Hugographies Rêveries de Victor Hugo sur les lettres de l’alphabet (Hermann 2022), co-authored with Pierre Georgel, studies the relationship between texts and drawings in Hugo’s work through the letters of the alphabet. We argue that although drawings and writings differ as media, they concoct the same mental images, ideas, affects, and pursue the same expressive aims. By illustrating how Hugo’s oeuvre is constructed visually, acoustically and alphabetically, this book allows for an enriched and interdisciplinary analysis of Hugo’s texts and drawings as a whole. In dealing with analysis of mixed text and drawings, this is the first book in Hugolian studies that demonstrates not only how the author-artist’s writings and drawings are connected, but how that connection is essential to capturing the significance of the alphabet in Hugo’s view of the world and creative process.
L’esprit de l’homme a trois clefs qui ouvrent tout : le chiffre, la lettre, la note. Savoir, penser, rêver. Tout est là. (Victor Hugo, Les Rayons et les ombres, Préface) Dans cet énoncé de la préface des Rayons et les ombres, qui vaut pour la totalité de l’œuvre, la « lettre », bien sûr, à côté du « chiffre » (les opérations abstraites des mathématiques) et de la « note » de musique (la rêverie, « pensée à l’état de nébuleuse»), désigne par synecdoque la pensée discursive – articulée, organisée, logique. Trois « clés », trois voies d’accès, distinctes mais complémentaires et souvent associées, au « tout » dont le poète se donne pour mission de rendre compte : la réalité dans toutes ses dimensions, y compris ce qui « se dérobe à l’observation» : «au-delà du visible l’invisible, au-delà de l’invisible l’inconnu».

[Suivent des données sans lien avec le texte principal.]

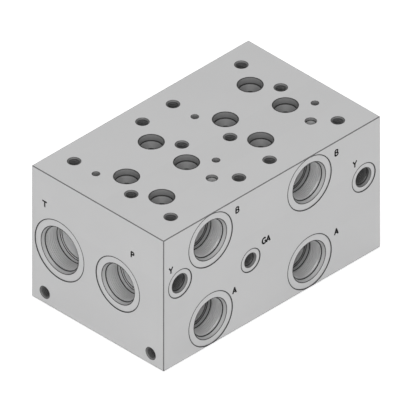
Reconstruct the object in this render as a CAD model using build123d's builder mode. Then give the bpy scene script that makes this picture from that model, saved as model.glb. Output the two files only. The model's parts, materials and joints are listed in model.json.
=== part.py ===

Unité minimale du langage et de l’écriture, la lettre alphabétique est un constant objet de réflexion, de spéculation, voire de divagations de la part de Victor Hugo, que celui-ci la considère isolément, dans sa configuration propre – visuelle ou sonore –, ou au sein des mots et des constructions où elle intervient. De là un complexe d’idées et de représentations qu’on s’attache ici à cerner sous forme d’abécédaire – un abécédaire savamment désordonné, qui suit les libres associations, les détours, les zigzags de la pensée, et, de lettre en lettre, ouvre au lecteur – tantôt entrebâille, tantôt ouvre toutes grandes – les portes du paysage mental hugolien.
Ajoutons que le dessinateur n’est pas moins mis à contribution que l’écrivain. Fruits d’une seule et même imagination, dessins et écrits diffèrent par leurs moyens mais brassent le même fonds d’images mentales, d’idées, d’affects, et obéissent aux mêmes visées expressives. L’œuvre de Victor Hugo est un bloc.